Colpisce che l’A. affronti espressamente, nella verifica di ipotesi di resistenza per come poc’anzi chiarite e senza suggerire sovrapposizioni affrettate, il caso dell’obiezione di coscienza (più rapidamente) e dello sciopero politico (dedicandovi la parte più corposa della trattazione). Il primo, del resto, poteva sembrare avere trovato una prima, accettabile, soluzione con la legge n. 772 del 1972 (e, in misura diversa, con l’art. 9 della legge n. 194 del 1978, che non aveva ancora messo in luce le applicazioni abusive, in tema di obiezione, oggi osservabili). Ma è emblematico che l’A. dedichi grande attenzione allo sciopero politico. Ciò, al lettore di oggi, pare indicativo di almeno due istanze parimenti significative. Ex tunc (per “ieri”, quando l’A. scriveva di quei temi per la prima volta), avere intuito che stava per andare in scena nel Paese una complessiva trasformazione delle politiche salariali, sindacali e di gestione della spesa pubblica. La politica economica del governo Craxi di lì a poco avrebbe messo nero su bianco lo smantellamento della forza rivendicativa del movimento operaio e, d’altra parte, l’indebitamento come leva espansiva. Ex nunc (da “oggi” e per il futuro) l’A. nota pure il rilievo, nient’affatto consolatorio o astrattamente declamativo, dei diritti sociali nel novero della Carta costituzionale. Come a dire che solo una politica legislativa orientata compiutamente alla loro attuazione sarebbe conforme a Costituzione, non ponendosi al di fuori di quell’accezione di legalità, per cui è opportuna la difesa della resistenza. La Costituzione deve orientare le leggi. Le leggi vanno interpretate secondo Costituzione, non dev’essere l’interpretazione della Costituzione a venire strappata o tirata qua e là, per assecondare la pessima qualità della produzione legislativa,  come letture sconcludentemente funzionalistiche vorrebbero imporre di fare.

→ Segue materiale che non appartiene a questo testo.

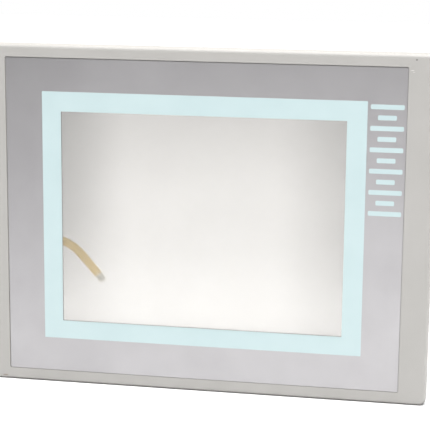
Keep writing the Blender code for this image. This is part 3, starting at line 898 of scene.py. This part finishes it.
bm = bmesh.new()
rounded_face(bm, WINDOW_WIDTH - 2 * WINDOW_GAP, WINDOW_HEIGHT - 2 * WINDOW_GAP, WINDOW_CORNER,
             at_depth(foil_low.y + WINDOW_SINK))
make_piece("foil_window", bm, window_finish())

# %% [markdown]
# The touch sensor's film and glass lie behind it, both clear, each with a weak reflection.

# %% Sensor layers
GLOSS_SPREAD = 0.02


def clear_finish(name, tint, roughness, mirror):
    """A clear sheet: straight through, with a weak mirror on top."""
    made, tree, where = start_sheet(name)
    through = tree.nodes.new("ShaderNodeBsdfTransparent")
    feed(tree, through.inputs["Color"], tint)
    gloss = tree.nodes.new("ShaderNodeBsdfGlossy")
    gloss.inputs["Roughness"].default_value = roughness
    share = remap(tree, clouds(tree, where, 12 * MM), *MOST, mirror, mirror + GLOSS_SPREAD)
    show(tree, mix_shaders(tree, share, through, gloss))
    return made


dress(["touch_film"], clear_finish("conductive_film", (0.985, 0.98, 0.965), 0.1, 0.01))
dress(["touch_glass"], clear_finish("sensor_glass", (0.975, 0.985, 0.975), 0.03, 0.02))

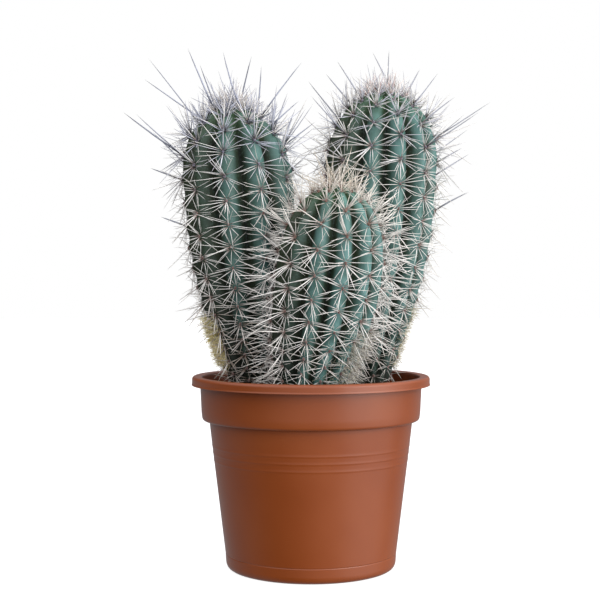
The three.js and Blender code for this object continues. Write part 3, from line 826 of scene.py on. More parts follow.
# %% Air round the stems
def air_to(stem, points):
    """Distance from points to the skin: sideways below the dome, and along the ray from the middle
    of the dome's base above it. Negative inside."""
    v = (points[..., 2] - SOIL_Z) / stem.height
    x, y = axis_at(stem, np.clip(v, 0, 1))
    dx, dy = points[..., 0] - x, points[..., 1] - y
    beside = np.hypot(dx, dy)
    crest = crest_at(stem, np.arctan2(dx, -dy))
    rib = 1 - FURROW_DEPTH * np.clip(v / FURROW_FADE, 0, 1) * (1 - crest)
    above = (v - stem.dome) / (1 - stem.dome)
    share = np.hypot(beside / (stem.girth * rib), above)
    far = np.hypot(beside, above * (1 - stem.dome) * stem.height)
    over_dome = (1 - 1 / np.maximum(share, 1e-6)) * far
    return np.where(v < stem.dome, beside - girth_at(stem, np.clip(v, 0, 1)) * rib, over_dome)


SPINE_AIR = 0.8
SOIL_AIR = 1.5
POT_INSIDE = COLLAR_FOOT - WALL - 2.0  # no low spine reaches farther from the pot's axis
TALLEST = 420.0  # no spine of the plant stands higher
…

Riprendendo, allora, le battute iniziali dell’opera c’è da chiedersi non già che ruolo abbia la resistenza nell’ordinamento (acclarato che essa vale ad assicurare istanze di giustizia sostanziale e principi fondamentali, questi si, non negoziabili), ma che mutevoli forme saprà prendere l’usurpazione del tiranno. Quali diavolerie ha in serbo nella sua raffinatissima borsa di coccodrillo.